Credit: Andrew O'Hara, AppleInsider

Apple's Mac notebook segment grew 39% year-over-year in the third quarter of 2020 amid similar increases across the industry, according to new data from Strategy Analytics.

The company maintained its spot as the fourth-largest manufacturer of notebook computers during the period, shipping a total of six million macOS devices from July through September. That period corresponds with Apple's fourth quarter.

Apple's 39% growth is in line with the trend across the notebook industry. Between the top five notebook manufacturers globally, the total rate of year-over-year growth during Q3 2020 was 34%, Strategy Analytics reported.

Credit: Strategy Analytics Credit: Strategy Analytics

HP saw the highest rate of growth during the third quarter with a 43% increase year-over-year, which allowed it to edge out Lenovo and become the number-one notebook vendor.

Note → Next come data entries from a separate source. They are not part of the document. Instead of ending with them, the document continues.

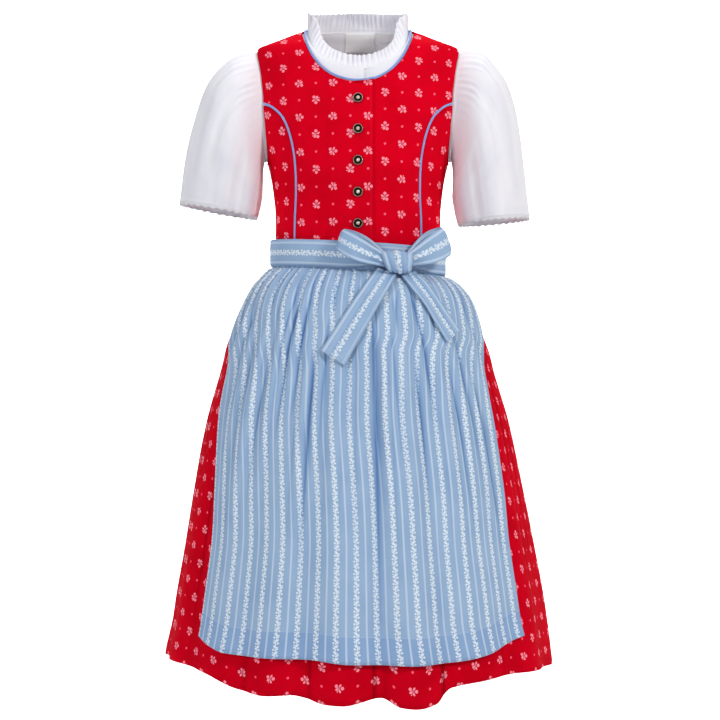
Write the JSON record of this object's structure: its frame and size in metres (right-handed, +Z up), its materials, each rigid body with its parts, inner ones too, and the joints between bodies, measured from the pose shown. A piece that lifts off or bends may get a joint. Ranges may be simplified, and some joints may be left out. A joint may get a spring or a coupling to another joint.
{
  "type": "child's dirndl dress with blouse and apron",
  "caption": "Filled-out red dirndl dress with a white puff-sleeved blouse, piped princess seams, metal buttons and a striped light blue apron tied in a bow.",
  "frame": {"origin": "midway between the two shoulder seams, level with their middles, where a wearer's shoulders carry the dress", "axes": "+Z up, front facing -Y, the wearer's left side at +X"},
  "size_m": [0.5142, 0.4593, 0.894],
  "materials": {
    "red_cotton": "printed woven cotton, matt",
    "white_batiste": "fine white batiste",
    "white_lace": "narrow scalloped lace",
    "woven_label": "blank woven satin",
    "blue_piping": "corded cotton piping",
    "old_pewter": "antique pewter, worn bright on the domes",
    "blue_stripe": "light blue jacquard stripe with a soft sheen"
  },
  "bodies": {
    "root": {"bodice_front_right": "red_cotton", "bodice_front_left": "red_cotton", "bodice_side_right": "red_cotton", "bodice_side_left": "red_cotton", "bodice_back": "red_cotton", "skirt_front": "red_cotton", "skirt_back": "red_cotton", "blouse_front_right": "white_batiste", "blouse_front_left": "white_batiste", "blouse_back": "white_batiste", "collar_ruffle": "white_batiste", "sleeve_right": "white_batiste", "sleeve_left": "white_batiste", "sleeve_lace_right": "white_lace", "sleeve_lace_left": "white_lace", "neck_label": "woven_label", "size_tab": "woven_label", "neck_piping": "blue_piping", "seam_piping_right": "blue_piping", "seam_piping_left": "blue_piping", "button_1": "old_pewter", "button_2": "old_pewter", "button_3": "old_pewter", "button_4": "old_pewter", "button_5": "old_pewter", "apron_band": "blue_stripe", "apron_skirt": "blue_stripe", "tie_right": "blue_stripe", "tie_left": "blue_stripe", "bow_loop_right": "blue_stripe", "bow_loop_left": "blue_stripe", "bow_tail_right": "blue_stripe", "bow_tail_left": "blue_stripe", "bow_knot": "blue_stripe"}
  },
  "joints": []
}
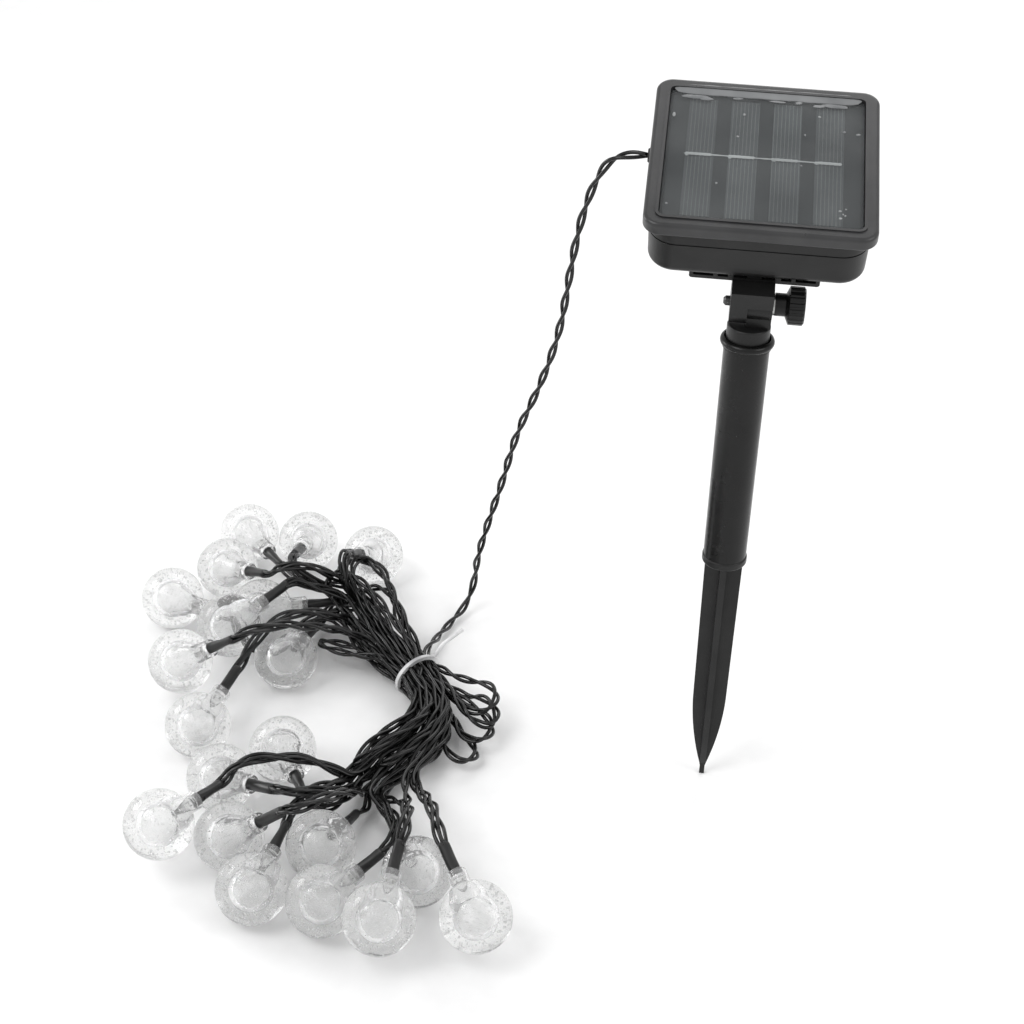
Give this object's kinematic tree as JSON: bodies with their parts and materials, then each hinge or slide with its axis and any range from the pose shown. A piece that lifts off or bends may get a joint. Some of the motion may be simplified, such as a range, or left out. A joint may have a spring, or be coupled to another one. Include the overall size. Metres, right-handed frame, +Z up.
{
  "type": "solar string lights",
  "caption": "Solar string lights: a tilting solar panel head on a ground stake, a twisted lead and a tied hank of clear bubble globes on black wire",
  "frame": {"origin": "tip of the spike, on the surface that the string lies on", "axes": "+Z up along the stake; -Y is the front of the panel, its low edge; the hinge's axis is X"},
  "size_m": [0.323, 0.306, 0.3028],
  "materials": {
    "black_abs": "satin injection-moulded ABS",
    "clear_acrylic": "clear acrylic full of fine bubbles",
    "panel_clear": "clear resin cover, grey-black through its depth",
    "panel_black": "dark backing board",
    "silicon": "thin-film cell, fine lines",
    "tinned": "tinned ribbon",
    "pvc_black": "black PVC insulation with a gloss",
    "shrink_black": "shrink sleeve",
    "rubber_black": "moulded rubber",
    "steel_black": "blackened steel",
    "steel": "zinc plated steel",
    "tie_white": "white plastic-covered wire",
    "led_lens": "clear epoxy lamp",
    "board_green": "solder mask",
    "battery_skin": "plain plastic sleeve on a steel can"
  },
  "bodies": {
    "root": {"spike": "black_abs", "stake_tube": "black_abs"},
    "post": {"swivel_post": "black_abs", "hinge_washer": "steel", "lead_cord": "pvc_black", "hank_upper": "pvc_black", "hank_lower": "pvc_black", "twist_tie": "tie_white", "bulb_tails": "pvc_black", "led_lamps": "led_lens", "lamp_sleeves": "shrink_black", "crystal_globe_01": "clear_acrylic", "crystal_globe_02": "clear_acrylic", "crystal_globe_03": "clear_acrylic", "crystal_globe_04": "clear_acrylic", "crystal_globe_05": "clear_acrylic", "crystal_globe_06": "clear_acrylic", "crystal_globe_07": "clear_acrylic", "crystal_globe_08": "clear_acrylic", "crystal_globe_09": "clear_acrylic", "crystal_globe_10": "clear_acrylic", "crystal_globe_11": "clear_acrylic", "crystal_globe_12": "clear_acrylic", "crystal_globe_13": "clear_acrylic", "crystal_globe_14": "clear_acrylic", "crystal_globe_15": "clear_acrylic", "crystal_globe_16": "clear_acrylic", "crystal_globe_17": "clear_acrylic", "crystal_globe_18": "clear_acrylic", "crystal_globe_19": "clear_acrylic", "crystal_globe_20": "clear_acrylic"},
    "head": {"mount_bracket": "black_abs", "hinge_nut": "steel", "lower_casing": "black_abs", "casing_seal": "rubber_black", "upper_casing": "black_abs", "panel_frame": "black_abs", "panel_board": "panel_black", "solar_cells": "silicon", "bus_ribbon": "tinned", "panel_cover": "panel_clear", "battery_cell": "battery_skin", "battery_holder": "black_abs", "contact_plate": "steel", "contact_spring": "steel", "circuit_board": "board_green", "board_components": "panel_black", "tact_switches": "panel_black", "button_seals": "rubber_black", "casing_screws": "steel", "cable_gland": "rubber_black", "panel_wires": "pvc_black"},
    "knob": {"tilt_knob": "black_abs", "hinge_bolt": "steel_black"},
    "power_key": {"power_button": "rubber_black"},
    "mode_key": {"mode_button": "rubber_black"}
  },
  "joints": [
    {"name": "post_swivel", "type": "hinge", "parent": "root", "child": "post", "pos_m": [0, 0, 0.215], "axis": [0, 0, 1], "range_deg": [-90, 90]},
    {"name": "head_tilt", "type": "hinge", "parent": "post", "child": "head", "pos_m": [0, 0, 0.24], "axis": [1, 0, 0], "range_deg": [-46, 73]},
    {"name": "knob_turn", "type": "hinge", "parent": "post", "child": "knob", "pos_m": [0, 0, 0.24], "axis": [1, 0, 0], "range_deg": [-180, 180]},
    {"name": "power_press", "type": "slide", "parent": "head", "child": "power_key", "axis": [0, -0.2807, 0.9598], "range_m": [0, 0.0006], "stiffness_N_per_m": 800, "springref_m": -0.0006},
    {"name": "mode_press", "type": "slide", "parent": "head", "child": "mode_key", "axis": [0, -0.2807, 0.9598], "range_m": [0, 0.0006], "stiffness_N_per_m": 800, "springref_m": -0.0006}
  ]
}
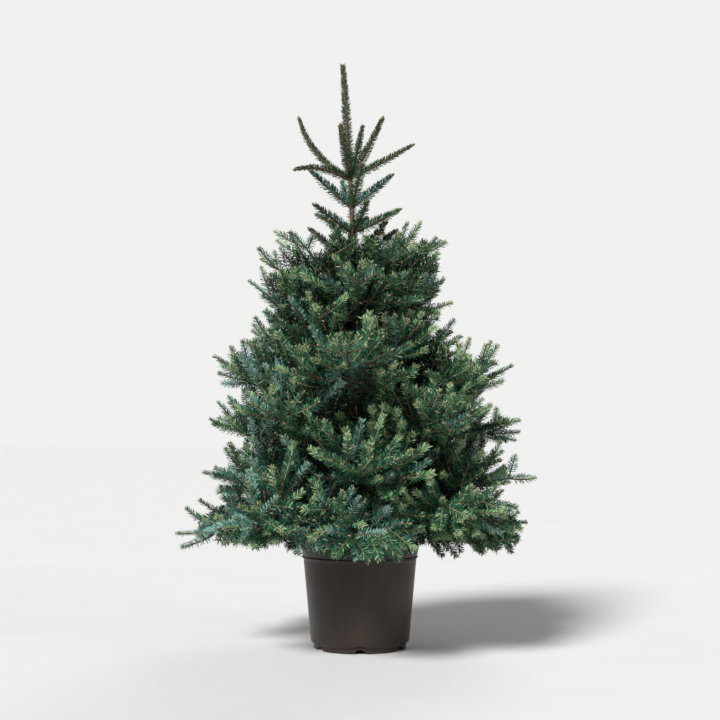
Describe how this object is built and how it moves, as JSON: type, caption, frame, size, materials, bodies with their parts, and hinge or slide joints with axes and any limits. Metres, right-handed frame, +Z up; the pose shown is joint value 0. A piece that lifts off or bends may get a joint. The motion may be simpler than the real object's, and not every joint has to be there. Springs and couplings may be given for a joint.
{
  "type": "potted blue spruce",
  "caption": "Young blue spruce with tiered needled boughs and an open leader, in a tapered nursery pot with a rolled rim.",
  "frame": {"origin": "centre of the pot's flat underside", "axes": "+Z up along the pot's axis, -Y towards the front, +X to the right"},
  "size_m": [0.8357, 0.8194, 1.4],
  "materials": {
    "pot": "semi-matt moulded plastic, brown-black",
    "compost": "rough, crumbly bark compost",
    "bark": "matt, scaly grey-brown bark",
    "needles": "waxy blue-green needles"
  },
  "bodies": {
    "root": {"pot": "pot", "soil": "compost", "trunk": "bark", "tier1_bough1": "bark", "tier1_bough2": "bark", "tier1_bough3": "bark", "tier1_bough4": "bark", "tier1_bough5": "bark", "tier1_bough6": "bark", "tier1_bough7": "bark", "tier1_bough8": "bark", "tier1_needles1": "needles", "tier1_needles2": "needles", "tier1_needles3": "needles", "tier1_needles4": "needles", "tier1_needles5": "needles", "tier1_needles6": "needles", "tier1_needles7": "needles", "tier1_needles8": "needles", "tier2_needles1": "needles", "tier2_needles2": "needles", "tier2_needles3": "needles", "tier2_needles4": "needles", "tier2_needles5": "needles", "tier3_needles1": "needles", "tier3_needles2": "needles", "tier3_needles3": "needles", "tier3_needles4": "needles", "tier3_needles5": "needles", "tier4_needles1": "needles", "tier4_needles2": "needles", "tier4_needles3": "needles", "tier4_needles4": "needles", "tier4_needles5": "needles", "tier5_needles1": "needles", "tier5_needles2": "needles", "tier5_needles3": "needles", "tier5_needles4": "needles", "tier5_needles5": "needles", "tier6_needles1": "needles", "tier6_needles2": "needles", "tier6_needles3": "needles", "tier6_needles4": "needles", "tier6_needles5": "needles", "tier7_needles1": "needles", "tier7_needles2": "needles", "tier7_needles3": "needles", "tier7_needles4": "needles", "tier7_needles5": "needles", "collar_low": "needles", "collar_mid": "needles", "collar_high": "needles", "top_shoot1": "needles", "top_shoot2": "needles", "top_shoot3": "needles", "top_shoot4": "needles", "top_shoot5": "needles", "top_shoot6": "needles", "leader_needles": "needles"}
  },
  "joints": []
}
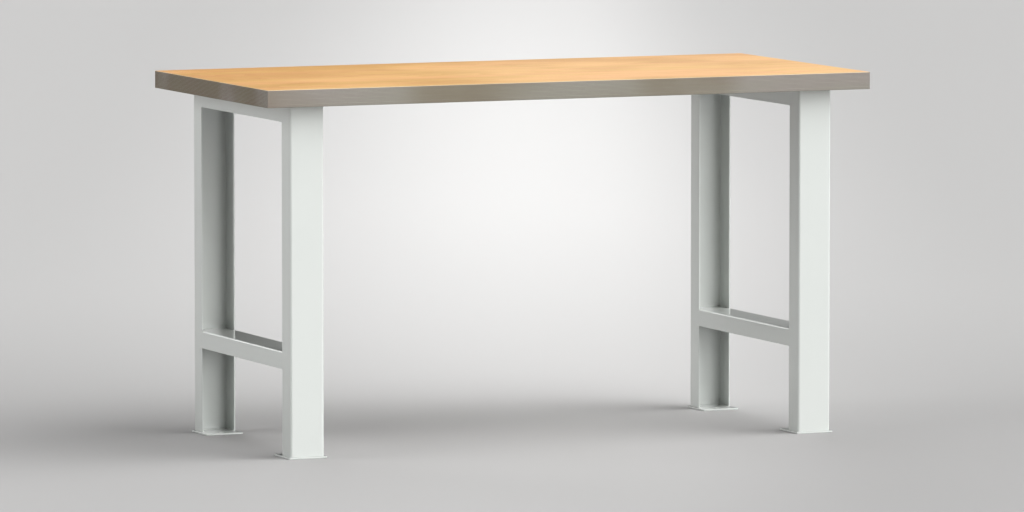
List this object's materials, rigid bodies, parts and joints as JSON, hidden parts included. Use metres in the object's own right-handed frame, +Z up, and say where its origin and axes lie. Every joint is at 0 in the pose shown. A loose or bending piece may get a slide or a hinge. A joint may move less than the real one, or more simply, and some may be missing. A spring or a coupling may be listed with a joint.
{
  "type": "workbench",
  "caption": "Workbench with a thick beech multiplex worktop on welded leg frames of folded steel channel, open at the front and back, with flat drilled foot plates.",
  "frame": {"origin": "on the floor, under the middle of the worktop", "axes": "+Z up, +X to the right along the bench, -Y towards the worker at the front"},
  "size_m": [1.5, 0.7, 0.84],
  "materials": {
    "beech_face": "clear oiled, sanded",
    "beech_long_grain": "cut veneer edges, clear oiled",
    "beech_cross_grain": "cut veneer edges, clear oiled",
    "powder_coat": "fine powder coat, satin",
    "zinc_plate": "bright zinc plated"
  },
  "bodies": {
    "root": {"top_face_ply": "beech_face", "long_grain_plies": "beech_long_grain", "cross_grain_plies": "beech_cross_grain", "bottom_face_ply": "beech_face", "left_front_post": "powder_coat", "left_rear_post": "powder_coat", "left_upper_rail": "powder_coat", "left_lower_rail": "powder_coat", "left_front_foot_plate": "powder_coat", "left_rear_foot_plate": "powder_coat", "left_frame_welds": "powder_coat", "left_worktop_screws": "zinc_plate", "left_screw_washers": "zinc_plate", "right_front_post": "powder_coat", "right_rear_post": "powder_coat", "right_upper_rail": "powder_coat", "right_lower_rail": "powder_coat", "right_front_foot_plate": "powder_coat", "right_rear_foot_plate": "powder_coat", "right_frame_welds": "powder_coat", "right_worktop_screws": "zinc_plate", "right_screw_washers": "zinc_plate"}
  },
  "joints": []
}
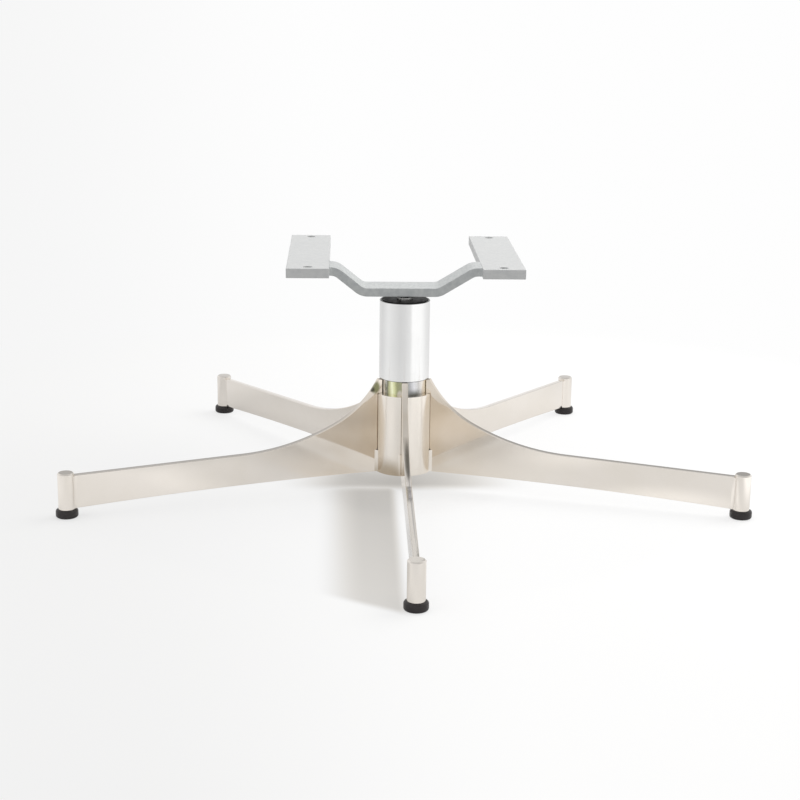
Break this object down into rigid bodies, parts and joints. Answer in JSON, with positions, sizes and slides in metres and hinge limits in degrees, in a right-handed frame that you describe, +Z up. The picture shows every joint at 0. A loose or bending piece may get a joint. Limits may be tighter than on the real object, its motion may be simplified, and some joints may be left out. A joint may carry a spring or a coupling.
{
  "type": "office chair five star base",
  "caption": "Five-arm star base of polished blades with round posts and black glides, a short column and a swivelling two-pad seat yoke.",
  "frame": {"origin": "on the swivel axis at floor level", "axes": "+Z up along the swivel axis, front arm along -Y, seat pads square to X and Y"},
  "size_m": [0.6682, 0.6365, 0.2265],
  "materials": {
    "polished_nickel": "mirror-polished warm nickel plate on steel",
    "sleeve_chrome": "bright chrome plate, softly polished",
    "yellow_plated_steel": "yellow passivated zinc plate",
    "bright_steel": "turned bright steel",
    "yoke_paint": "pale grey powder paint on steel",
    "glide_plastic": "black moulded plastic",
    "bush_plastic": "black moulded plastic, smooth"
  },
  "bodies": {
    "base": {"hub_shell": "polished_nickel", "core_tube": "yellow_plated_steel", "column_sleeve": "sleeve_chrome", "upper_bush": "bush_plastic", "lower_bush": "bush_plastic", "thrust_plate": "yellow_plated_steel", "thrust_washer": "bright_steel", "arm_1": "polished_nickel", "arm_2": "polished_nickel", "arm_3": "polished_nickel", "arm_4": "polished_nickel", "arm_5": "polished_nickel", "post_1": "polished_nickel", "post_2": "polished_nickel", "post_3": "polished_nickel", "post_4": "polished_nickel", "post_5": "polished_nickel", "glide_1": "glide_plastic", "glide_2": "glide_plastic", "glide_3": "glide_plastic", "glide_4": "glide_plastic", "glide_5": "glide_plastic", "hub_welds": "polished_nickel", "post_welds": "polished_nickel"},
    "yoke": {"yoke_strap": "yoke_paint", "pad_left": "yoke_paint", "pad_right": "yoke_paint", "yoke_welds": "yoke_paint", "spindle": "bright_steel", "spindle_weld": "bright_steel", "keeper_washer": "bright_steel", "retaining_clip": "bright_steel"}
  },
  "joints": [
    {"name": "seat_swivel", "type": "hinge", "parent": "base", "child": "yoke", "pos_m": [0, 0, 0.1915], "axis": [0, 0, 1], "continuous": true}
  ]
}
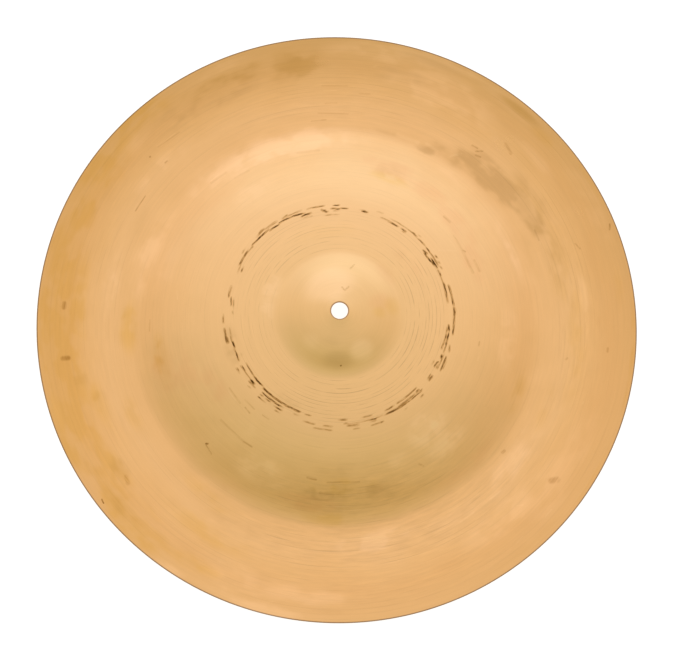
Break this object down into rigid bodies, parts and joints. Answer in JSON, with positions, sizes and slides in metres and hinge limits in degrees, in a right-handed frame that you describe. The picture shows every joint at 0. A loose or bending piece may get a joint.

Lenovo, Dell, Apple, and Acer filled out the rest of the top five, in that order.

Apple maintained 9.7% of the total notebook market share during Q3 2020, up from 9.3% the previous year. HP and Lenovo both tied for first with 23.6%, while Dell came in before Apple with 13.7%. In total, HP shipped about 14.7 million units during Q3 2020, Lenovo shipped 14.6 million, Dell shipped 8.5 million, and Acer shipped 4.9 million.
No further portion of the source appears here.